MCS & RCD enrollment nearly equal
By Joe Moskowitz
It’s back to school time as classes opened last week at area schools
This year, there will be almost the same number of kids attending Margaretville Central School as there are at Roxbury Central School. MCS Superintendent Tony Albanese said that about 375 kids had registered for classes at MCS, including 13 pre-K kids, while at Roxbury, between 365 and 375 kids were expected to enroll. RCS Building Principal Eric Windover said that number included a record 19 pre-K students. The numbers at both schools are subject to final counts.
Enrollment at Andes this year is about 120 students, according to Superintendent Robert Chakar.
Albanese says MCS continues to be plagued be declining enrollment and he attributes it to a weak local economy. Windover says enrollment at RCS has remained stable and one reason may be the large number of faculty and staff who live within the district and send their kids to school there.
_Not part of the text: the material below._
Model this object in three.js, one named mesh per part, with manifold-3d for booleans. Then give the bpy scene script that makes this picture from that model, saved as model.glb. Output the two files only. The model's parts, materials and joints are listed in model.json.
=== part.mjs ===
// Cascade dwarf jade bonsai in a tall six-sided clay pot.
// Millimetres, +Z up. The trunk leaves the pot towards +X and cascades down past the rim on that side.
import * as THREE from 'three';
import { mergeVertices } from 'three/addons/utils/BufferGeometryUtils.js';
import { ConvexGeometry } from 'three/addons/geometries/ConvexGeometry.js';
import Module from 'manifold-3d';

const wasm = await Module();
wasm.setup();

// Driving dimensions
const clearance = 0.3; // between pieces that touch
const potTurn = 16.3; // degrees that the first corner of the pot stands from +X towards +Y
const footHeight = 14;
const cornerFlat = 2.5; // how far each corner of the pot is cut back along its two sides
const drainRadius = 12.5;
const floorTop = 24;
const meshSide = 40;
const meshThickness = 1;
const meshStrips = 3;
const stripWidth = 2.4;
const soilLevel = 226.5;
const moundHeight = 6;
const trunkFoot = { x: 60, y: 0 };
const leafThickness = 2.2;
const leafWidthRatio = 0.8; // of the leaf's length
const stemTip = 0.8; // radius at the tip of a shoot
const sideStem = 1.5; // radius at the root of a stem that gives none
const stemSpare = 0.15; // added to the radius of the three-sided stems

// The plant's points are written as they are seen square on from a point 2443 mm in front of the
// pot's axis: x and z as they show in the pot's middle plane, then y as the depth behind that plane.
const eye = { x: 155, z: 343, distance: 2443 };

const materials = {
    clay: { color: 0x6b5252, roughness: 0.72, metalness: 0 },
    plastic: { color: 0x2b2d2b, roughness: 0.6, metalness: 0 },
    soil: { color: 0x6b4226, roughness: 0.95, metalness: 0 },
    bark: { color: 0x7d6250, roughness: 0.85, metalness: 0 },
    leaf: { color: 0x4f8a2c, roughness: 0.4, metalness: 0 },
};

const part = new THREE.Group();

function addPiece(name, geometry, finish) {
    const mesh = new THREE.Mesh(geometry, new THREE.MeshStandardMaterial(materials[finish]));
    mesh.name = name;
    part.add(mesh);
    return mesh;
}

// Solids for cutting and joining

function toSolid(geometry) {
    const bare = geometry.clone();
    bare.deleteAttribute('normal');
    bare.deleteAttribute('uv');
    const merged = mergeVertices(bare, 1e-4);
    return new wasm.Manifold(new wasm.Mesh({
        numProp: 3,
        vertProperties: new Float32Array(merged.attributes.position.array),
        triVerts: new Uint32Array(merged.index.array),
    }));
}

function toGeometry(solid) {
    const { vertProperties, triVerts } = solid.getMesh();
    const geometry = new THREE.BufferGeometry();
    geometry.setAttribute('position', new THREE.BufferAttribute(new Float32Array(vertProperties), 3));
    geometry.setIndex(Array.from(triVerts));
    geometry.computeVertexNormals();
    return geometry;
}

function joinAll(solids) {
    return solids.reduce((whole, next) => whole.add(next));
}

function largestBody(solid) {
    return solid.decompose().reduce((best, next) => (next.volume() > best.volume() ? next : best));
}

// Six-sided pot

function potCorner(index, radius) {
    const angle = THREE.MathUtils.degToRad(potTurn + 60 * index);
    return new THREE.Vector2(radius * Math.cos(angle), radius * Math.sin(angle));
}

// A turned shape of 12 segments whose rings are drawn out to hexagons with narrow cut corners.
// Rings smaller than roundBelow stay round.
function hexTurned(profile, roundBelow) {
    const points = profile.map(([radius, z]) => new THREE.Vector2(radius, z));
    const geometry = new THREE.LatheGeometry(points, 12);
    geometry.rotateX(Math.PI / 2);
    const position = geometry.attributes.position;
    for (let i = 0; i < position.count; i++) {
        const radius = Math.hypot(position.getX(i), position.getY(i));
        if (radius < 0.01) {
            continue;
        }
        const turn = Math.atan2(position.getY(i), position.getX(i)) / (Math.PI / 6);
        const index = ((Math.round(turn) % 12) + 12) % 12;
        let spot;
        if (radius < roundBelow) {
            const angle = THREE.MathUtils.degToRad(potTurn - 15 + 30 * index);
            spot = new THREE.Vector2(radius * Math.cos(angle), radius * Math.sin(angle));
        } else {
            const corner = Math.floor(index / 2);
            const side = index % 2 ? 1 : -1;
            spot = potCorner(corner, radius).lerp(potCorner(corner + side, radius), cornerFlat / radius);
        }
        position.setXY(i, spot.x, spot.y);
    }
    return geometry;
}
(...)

Albanese says MCS has added more computers for both the staff and students this year. The school has also installed additional smartboards. A smartboard is a blackboard-sized computer.
Margaretville, thanks to MTC, is now a wireless campus. Albanese says a secure Wi-Fi system has been installed. That may be of particular help to students who are enrolled in one of the advanced placement classes. Even though MCS is in Delaware County, the Ulster BOCES invited Margaretville students to participate in an advanced placement program. Six college credit courses will be offered on-line. The kids will be issued laptop computers in order to take the courses. Meanwhile, two MCS students will study engineering as part of the “New Visions” program at ONC BOCES in Grand Gorge.
Roxbury is also adding some new smartboards, but Windover says he is against the use of technology just for the sake of technology. He wants the teachers to have a full grasp of what they are teaching and would prefer to put the technology into the hands of the students.
Windover, a letter that was sent home to parents prior to the start of the school, year speaks extensively about the sense of community. He says the school uses that approach in combating a problem that is facing schools across America, and that is complying with dress codes. He says sometimes girls come to school with shorts that are too short and boys wear T-shirts with ads for cigarettes or something else that is inappropriate. He says it isn’t his job to police them, but everyone on the staff who sees a child wearing something that is inappropriate is expected to tell the student and most of the time, that solves the problem.
Both MCS and RCS deal with the challenge of meeting increasingly tougher state requirements, while avoiding significant budget increases, and with both schools receiving “Bronze Medals” from US News and World Report, both may be succeeding.